**** Information supplied ****

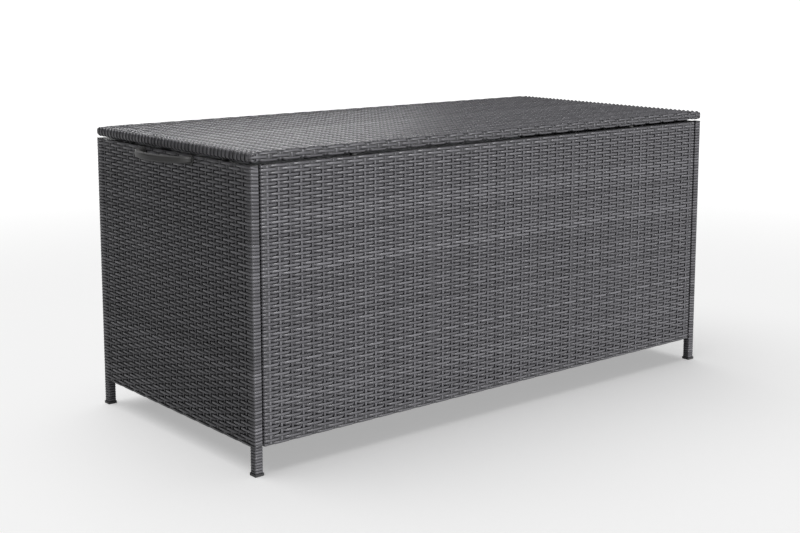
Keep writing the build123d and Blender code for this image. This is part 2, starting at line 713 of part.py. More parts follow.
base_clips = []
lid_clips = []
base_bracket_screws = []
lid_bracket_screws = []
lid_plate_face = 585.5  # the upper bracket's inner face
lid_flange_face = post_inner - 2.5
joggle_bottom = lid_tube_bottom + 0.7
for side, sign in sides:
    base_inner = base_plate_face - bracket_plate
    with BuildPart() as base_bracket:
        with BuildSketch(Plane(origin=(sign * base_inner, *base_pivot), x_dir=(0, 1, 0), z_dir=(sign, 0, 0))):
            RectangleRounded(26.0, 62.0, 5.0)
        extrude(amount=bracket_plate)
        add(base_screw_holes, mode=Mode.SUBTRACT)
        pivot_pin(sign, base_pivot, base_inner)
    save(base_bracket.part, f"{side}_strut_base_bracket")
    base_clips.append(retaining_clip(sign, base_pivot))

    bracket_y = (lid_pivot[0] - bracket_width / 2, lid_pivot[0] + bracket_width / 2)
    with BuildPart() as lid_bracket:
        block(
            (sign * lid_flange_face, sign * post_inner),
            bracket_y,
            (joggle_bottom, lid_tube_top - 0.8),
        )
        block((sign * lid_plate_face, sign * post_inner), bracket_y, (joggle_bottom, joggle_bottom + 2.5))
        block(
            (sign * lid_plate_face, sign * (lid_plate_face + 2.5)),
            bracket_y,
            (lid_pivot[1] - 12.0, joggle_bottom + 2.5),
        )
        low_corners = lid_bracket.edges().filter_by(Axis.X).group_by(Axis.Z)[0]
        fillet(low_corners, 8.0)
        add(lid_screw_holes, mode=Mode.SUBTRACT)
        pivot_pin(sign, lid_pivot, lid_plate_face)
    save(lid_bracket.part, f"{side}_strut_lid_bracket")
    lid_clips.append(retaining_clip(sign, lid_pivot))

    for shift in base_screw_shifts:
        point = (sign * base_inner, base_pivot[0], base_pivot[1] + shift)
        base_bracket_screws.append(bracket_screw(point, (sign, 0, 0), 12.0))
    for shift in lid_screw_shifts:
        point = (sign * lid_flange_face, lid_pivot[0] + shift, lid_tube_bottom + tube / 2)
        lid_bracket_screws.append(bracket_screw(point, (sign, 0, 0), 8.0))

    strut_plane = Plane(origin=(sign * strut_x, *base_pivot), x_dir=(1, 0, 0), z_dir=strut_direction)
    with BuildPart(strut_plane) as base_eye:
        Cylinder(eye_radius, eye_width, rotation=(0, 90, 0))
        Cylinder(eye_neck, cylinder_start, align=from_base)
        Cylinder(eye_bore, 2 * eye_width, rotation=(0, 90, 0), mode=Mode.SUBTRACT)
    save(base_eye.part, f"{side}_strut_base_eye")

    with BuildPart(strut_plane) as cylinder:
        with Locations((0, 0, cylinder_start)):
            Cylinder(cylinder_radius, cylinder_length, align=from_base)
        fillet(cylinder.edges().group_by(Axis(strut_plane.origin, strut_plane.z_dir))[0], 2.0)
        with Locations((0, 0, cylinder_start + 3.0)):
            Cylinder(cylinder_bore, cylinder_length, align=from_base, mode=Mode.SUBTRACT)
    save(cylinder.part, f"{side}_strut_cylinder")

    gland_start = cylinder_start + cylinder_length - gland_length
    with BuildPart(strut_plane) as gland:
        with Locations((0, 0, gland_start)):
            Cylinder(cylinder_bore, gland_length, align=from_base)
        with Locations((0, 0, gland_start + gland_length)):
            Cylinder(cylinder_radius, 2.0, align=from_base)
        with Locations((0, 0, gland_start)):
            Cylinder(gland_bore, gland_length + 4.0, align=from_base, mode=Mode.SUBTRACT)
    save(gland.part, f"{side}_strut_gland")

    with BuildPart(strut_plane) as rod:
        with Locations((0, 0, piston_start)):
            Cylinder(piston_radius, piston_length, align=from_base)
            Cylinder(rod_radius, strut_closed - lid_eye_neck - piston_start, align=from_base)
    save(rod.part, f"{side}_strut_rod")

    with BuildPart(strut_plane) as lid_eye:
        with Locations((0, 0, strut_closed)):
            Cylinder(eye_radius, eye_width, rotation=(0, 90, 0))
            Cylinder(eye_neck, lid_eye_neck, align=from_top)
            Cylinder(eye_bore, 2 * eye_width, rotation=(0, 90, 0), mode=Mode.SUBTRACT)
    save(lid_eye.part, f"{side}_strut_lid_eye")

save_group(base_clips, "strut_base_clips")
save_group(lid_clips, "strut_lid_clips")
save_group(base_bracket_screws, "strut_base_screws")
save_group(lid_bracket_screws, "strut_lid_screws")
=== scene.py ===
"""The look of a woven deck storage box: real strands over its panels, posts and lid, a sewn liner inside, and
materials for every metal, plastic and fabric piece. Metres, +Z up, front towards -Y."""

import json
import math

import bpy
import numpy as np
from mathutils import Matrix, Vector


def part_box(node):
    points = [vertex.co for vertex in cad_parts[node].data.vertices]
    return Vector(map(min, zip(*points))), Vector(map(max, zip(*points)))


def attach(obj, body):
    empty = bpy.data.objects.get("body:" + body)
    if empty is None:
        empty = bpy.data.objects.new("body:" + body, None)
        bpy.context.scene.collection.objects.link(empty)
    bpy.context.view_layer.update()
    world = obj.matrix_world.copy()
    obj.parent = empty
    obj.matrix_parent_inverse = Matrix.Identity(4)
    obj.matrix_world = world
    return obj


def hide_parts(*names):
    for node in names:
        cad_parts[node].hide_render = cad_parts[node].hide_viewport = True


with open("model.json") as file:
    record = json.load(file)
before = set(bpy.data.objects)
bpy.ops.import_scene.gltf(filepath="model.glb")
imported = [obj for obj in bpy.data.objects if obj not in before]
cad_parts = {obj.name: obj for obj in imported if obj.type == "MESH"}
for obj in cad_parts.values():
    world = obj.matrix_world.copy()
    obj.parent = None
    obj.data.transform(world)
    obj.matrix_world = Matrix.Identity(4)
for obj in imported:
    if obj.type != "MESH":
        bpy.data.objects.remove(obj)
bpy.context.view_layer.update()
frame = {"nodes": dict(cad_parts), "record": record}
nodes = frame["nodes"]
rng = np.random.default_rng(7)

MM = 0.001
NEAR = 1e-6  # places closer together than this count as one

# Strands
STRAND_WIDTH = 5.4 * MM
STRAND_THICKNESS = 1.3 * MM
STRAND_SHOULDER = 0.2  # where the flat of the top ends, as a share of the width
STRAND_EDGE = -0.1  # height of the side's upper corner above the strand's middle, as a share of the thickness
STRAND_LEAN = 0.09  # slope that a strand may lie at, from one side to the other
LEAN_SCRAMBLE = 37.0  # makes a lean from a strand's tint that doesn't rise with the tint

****
**** Information supplied ****

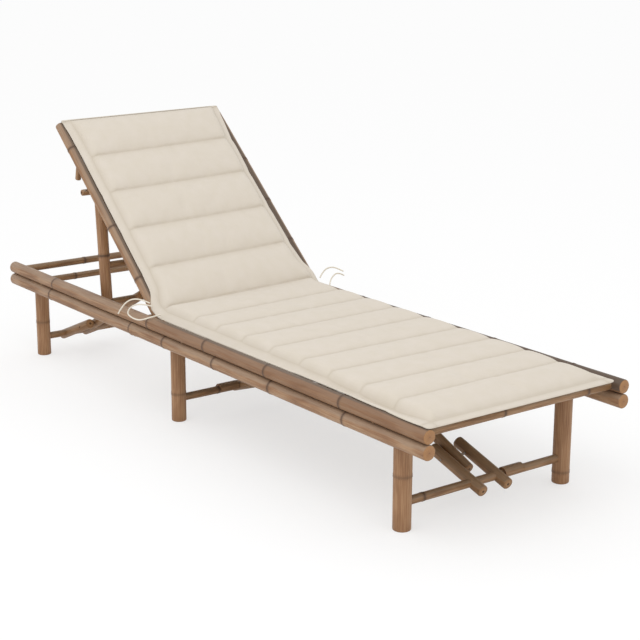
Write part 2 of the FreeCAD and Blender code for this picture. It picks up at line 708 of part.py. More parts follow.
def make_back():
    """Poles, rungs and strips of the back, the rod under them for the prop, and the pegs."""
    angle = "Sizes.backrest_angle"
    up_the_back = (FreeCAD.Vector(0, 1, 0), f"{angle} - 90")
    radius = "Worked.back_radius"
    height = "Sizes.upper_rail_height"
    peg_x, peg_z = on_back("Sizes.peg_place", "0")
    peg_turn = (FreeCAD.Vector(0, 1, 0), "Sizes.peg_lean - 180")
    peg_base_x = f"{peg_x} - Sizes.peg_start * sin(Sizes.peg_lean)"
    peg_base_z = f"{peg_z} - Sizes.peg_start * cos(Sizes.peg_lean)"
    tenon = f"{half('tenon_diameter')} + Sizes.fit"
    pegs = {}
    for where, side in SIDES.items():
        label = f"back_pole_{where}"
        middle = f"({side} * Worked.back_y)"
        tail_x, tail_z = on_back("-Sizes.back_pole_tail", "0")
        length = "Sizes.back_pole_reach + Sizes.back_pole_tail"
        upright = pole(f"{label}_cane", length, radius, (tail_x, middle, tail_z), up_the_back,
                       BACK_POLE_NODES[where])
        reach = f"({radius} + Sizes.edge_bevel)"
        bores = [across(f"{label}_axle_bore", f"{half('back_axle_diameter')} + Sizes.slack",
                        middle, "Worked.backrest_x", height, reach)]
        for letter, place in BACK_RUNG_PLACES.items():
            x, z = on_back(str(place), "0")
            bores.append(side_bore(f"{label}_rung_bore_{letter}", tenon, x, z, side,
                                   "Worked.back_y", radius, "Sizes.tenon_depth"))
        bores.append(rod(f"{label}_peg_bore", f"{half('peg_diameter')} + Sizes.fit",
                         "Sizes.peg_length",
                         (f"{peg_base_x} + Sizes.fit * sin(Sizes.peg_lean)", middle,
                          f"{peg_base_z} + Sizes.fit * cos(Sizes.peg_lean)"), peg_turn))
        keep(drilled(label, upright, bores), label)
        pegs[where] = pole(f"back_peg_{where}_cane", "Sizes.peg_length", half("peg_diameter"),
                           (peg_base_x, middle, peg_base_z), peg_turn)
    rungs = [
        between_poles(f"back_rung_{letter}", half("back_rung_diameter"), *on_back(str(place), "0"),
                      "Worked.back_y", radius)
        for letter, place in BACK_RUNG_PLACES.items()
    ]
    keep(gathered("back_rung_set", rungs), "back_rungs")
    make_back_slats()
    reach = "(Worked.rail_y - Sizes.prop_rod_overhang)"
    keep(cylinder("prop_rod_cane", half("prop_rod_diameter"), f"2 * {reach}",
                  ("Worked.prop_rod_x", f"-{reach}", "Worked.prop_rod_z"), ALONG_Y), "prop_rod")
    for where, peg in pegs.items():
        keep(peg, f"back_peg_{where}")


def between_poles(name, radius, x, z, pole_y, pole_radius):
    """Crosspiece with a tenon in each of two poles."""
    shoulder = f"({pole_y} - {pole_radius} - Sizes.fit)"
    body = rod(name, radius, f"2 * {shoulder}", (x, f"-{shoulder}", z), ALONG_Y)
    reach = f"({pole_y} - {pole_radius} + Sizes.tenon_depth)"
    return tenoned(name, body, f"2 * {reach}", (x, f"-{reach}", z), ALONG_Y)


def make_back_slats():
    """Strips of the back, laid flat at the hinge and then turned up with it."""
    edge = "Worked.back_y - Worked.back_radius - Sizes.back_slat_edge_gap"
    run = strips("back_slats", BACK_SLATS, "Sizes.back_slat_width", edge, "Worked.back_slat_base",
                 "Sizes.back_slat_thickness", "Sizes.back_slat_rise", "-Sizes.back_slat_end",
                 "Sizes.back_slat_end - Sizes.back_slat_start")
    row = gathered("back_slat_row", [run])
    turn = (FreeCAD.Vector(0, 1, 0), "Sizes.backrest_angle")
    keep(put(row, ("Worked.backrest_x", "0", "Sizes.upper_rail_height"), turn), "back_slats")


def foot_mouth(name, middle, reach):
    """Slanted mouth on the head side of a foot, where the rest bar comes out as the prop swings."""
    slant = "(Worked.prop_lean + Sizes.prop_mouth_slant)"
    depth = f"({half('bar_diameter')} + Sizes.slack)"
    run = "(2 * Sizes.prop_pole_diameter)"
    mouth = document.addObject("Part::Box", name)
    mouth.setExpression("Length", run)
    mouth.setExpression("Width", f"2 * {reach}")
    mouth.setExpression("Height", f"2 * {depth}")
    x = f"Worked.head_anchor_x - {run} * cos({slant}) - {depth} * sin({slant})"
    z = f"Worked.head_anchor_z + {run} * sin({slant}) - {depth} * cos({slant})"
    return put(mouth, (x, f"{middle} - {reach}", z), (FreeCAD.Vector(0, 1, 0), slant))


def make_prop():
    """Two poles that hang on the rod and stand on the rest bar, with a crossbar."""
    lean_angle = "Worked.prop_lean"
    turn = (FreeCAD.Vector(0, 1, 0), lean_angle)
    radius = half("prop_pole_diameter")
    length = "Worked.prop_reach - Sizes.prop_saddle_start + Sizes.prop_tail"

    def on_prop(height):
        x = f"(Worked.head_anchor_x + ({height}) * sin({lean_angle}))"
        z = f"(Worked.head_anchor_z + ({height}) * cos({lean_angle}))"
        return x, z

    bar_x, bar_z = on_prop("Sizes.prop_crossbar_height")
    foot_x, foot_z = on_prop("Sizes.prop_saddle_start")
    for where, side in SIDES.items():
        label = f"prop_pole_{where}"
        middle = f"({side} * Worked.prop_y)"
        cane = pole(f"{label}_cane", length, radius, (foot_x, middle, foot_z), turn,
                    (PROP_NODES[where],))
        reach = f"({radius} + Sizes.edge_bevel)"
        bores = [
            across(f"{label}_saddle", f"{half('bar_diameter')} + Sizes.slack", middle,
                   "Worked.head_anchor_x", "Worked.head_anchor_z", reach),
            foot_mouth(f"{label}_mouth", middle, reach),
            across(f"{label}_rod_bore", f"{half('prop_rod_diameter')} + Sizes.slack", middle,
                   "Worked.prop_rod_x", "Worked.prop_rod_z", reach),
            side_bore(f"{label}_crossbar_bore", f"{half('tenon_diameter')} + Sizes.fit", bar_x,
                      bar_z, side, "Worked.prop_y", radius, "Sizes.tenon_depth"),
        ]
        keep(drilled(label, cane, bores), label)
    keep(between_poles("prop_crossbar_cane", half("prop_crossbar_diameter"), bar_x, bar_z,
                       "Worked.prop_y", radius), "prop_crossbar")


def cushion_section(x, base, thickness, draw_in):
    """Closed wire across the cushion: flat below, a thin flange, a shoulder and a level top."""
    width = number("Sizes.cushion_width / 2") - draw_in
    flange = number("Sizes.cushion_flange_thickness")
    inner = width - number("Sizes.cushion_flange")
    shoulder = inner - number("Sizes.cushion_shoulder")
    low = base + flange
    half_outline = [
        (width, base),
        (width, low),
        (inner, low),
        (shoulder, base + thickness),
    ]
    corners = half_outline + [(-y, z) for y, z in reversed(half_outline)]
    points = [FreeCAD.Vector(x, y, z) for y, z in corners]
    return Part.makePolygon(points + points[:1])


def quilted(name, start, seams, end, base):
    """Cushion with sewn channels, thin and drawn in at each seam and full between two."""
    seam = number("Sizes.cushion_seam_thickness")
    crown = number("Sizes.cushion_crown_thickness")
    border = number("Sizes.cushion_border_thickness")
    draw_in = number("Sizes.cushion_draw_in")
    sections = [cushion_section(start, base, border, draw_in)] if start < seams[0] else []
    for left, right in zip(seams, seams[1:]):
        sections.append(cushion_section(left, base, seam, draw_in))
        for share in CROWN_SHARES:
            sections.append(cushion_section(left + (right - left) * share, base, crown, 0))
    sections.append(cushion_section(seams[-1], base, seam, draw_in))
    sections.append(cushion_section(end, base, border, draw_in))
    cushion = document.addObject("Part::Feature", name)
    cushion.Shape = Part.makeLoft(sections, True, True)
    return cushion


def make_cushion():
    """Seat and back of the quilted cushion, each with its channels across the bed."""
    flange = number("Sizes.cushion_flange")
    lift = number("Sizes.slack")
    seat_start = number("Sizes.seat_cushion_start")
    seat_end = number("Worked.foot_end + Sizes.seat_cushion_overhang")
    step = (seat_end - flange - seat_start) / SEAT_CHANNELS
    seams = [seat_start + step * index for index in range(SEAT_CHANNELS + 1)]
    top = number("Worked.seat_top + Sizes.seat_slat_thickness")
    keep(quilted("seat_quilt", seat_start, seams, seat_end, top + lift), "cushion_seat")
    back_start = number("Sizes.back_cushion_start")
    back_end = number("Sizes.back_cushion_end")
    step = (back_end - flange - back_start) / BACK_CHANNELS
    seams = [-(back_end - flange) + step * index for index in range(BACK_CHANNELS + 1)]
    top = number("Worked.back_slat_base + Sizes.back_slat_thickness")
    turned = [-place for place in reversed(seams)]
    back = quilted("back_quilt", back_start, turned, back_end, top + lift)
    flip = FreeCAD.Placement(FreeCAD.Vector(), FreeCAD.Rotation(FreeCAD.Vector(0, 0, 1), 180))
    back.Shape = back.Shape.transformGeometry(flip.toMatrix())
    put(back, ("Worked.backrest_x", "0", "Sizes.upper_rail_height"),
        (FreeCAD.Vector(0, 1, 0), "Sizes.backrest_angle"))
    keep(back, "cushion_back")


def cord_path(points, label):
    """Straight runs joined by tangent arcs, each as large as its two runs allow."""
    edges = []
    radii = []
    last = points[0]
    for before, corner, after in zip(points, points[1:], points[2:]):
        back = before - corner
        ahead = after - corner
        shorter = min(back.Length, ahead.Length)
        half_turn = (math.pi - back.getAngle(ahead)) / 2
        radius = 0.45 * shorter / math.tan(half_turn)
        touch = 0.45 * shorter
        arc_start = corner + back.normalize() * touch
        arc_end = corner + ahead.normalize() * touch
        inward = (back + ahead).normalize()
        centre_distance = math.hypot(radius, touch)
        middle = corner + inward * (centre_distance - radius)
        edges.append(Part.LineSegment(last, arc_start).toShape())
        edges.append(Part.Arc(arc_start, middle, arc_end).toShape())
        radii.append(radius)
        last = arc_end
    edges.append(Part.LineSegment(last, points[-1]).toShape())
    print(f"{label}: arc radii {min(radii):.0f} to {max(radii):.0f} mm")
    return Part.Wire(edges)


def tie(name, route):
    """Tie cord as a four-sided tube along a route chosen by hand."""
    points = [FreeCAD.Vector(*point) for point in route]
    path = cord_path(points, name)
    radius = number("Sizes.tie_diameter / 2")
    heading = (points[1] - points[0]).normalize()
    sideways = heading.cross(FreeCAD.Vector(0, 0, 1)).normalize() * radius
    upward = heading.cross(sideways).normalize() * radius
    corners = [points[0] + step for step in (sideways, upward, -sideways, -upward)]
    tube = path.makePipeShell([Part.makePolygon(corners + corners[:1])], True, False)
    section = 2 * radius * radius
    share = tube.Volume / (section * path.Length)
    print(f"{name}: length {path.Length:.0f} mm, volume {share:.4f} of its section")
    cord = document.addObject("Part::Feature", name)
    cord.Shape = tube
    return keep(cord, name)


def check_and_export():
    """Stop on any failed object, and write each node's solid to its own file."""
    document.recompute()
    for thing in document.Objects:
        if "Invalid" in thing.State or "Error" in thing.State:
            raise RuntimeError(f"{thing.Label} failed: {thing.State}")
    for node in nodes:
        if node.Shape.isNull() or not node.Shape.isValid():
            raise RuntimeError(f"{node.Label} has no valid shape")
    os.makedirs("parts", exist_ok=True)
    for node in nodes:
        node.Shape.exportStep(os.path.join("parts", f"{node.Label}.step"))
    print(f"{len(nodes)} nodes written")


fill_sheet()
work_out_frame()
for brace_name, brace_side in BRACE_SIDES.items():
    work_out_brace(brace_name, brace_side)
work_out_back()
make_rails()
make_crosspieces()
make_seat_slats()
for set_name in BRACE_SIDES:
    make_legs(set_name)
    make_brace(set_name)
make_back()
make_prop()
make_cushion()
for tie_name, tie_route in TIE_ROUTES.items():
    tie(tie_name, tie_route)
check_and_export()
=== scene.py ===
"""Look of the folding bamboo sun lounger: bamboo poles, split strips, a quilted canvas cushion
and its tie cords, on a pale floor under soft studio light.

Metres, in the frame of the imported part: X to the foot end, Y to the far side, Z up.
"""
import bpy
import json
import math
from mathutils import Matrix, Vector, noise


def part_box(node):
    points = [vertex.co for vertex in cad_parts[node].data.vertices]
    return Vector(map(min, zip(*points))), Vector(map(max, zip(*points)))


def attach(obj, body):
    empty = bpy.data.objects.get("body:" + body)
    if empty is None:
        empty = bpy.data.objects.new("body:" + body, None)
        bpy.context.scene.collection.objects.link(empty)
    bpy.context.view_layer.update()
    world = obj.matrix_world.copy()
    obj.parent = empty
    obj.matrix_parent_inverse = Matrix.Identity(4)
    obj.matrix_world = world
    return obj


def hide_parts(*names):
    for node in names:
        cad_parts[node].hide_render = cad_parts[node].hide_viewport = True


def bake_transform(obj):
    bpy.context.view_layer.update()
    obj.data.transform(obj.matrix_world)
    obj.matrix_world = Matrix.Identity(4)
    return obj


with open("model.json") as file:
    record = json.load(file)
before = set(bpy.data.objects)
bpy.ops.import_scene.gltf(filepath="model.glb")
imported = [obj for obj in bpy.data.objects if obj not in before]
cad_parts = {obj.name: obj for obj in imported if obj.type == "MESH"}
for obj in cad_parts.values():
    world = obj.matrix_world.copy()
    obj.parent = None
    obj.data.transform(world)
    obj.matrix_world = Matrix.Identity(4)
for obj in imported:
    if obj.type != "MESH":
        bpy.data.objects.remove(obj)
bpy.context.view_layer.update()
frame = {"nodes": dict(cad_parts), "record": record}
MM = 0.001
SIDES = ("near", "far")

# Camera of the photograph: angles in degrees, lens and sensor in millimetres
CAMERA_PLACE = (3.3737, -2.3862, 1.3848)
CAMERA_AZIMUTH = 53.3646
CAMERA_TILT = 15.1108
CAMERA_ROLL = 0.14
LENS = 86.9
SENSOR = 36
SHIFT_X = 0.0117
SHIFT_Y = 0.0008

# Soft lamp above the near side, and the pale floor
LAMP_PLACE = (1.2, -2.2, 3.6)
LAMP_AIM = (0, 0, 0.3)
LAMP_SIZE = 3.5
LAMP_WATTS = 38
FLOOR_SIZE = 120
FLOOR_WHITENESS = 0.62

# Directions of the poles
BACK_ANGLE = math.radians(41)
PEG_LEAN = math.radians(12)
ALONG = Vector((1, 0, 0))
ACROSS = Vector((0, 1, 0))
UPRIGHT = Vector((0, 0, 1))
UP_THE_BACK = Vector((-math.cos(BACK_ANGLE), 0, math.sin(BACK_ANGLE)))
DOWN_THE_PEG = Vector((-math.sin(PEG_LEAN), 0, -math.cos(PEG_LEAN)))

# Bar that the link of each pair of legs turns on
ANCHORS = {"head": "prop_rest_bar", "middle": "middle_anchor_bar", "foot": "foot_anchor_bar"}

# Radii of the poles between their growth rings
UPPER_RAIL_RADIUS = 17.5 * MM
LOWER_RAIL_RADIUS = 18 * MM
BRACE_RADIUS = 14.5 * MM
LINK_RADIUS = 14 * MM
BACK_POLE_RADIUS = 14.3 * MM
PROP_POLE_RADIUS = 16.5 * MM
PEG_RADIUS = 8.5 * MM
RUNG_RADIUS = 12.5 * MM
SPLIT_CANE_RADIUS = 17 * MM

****

## [Exercise prompt]
Copy out every line in the listing where the word "this" appears.

## [Expected answer]
Keep writing the build123d and Blender code for this image. This is part 2, starting at line 713 of part.py. More parts follow.
NEAR = 1e-6  # places closer together than this count as one
Write part 2 of the FreeCAD and Blender code for this picture. It picks up at line 708 of part.py. More parts follow.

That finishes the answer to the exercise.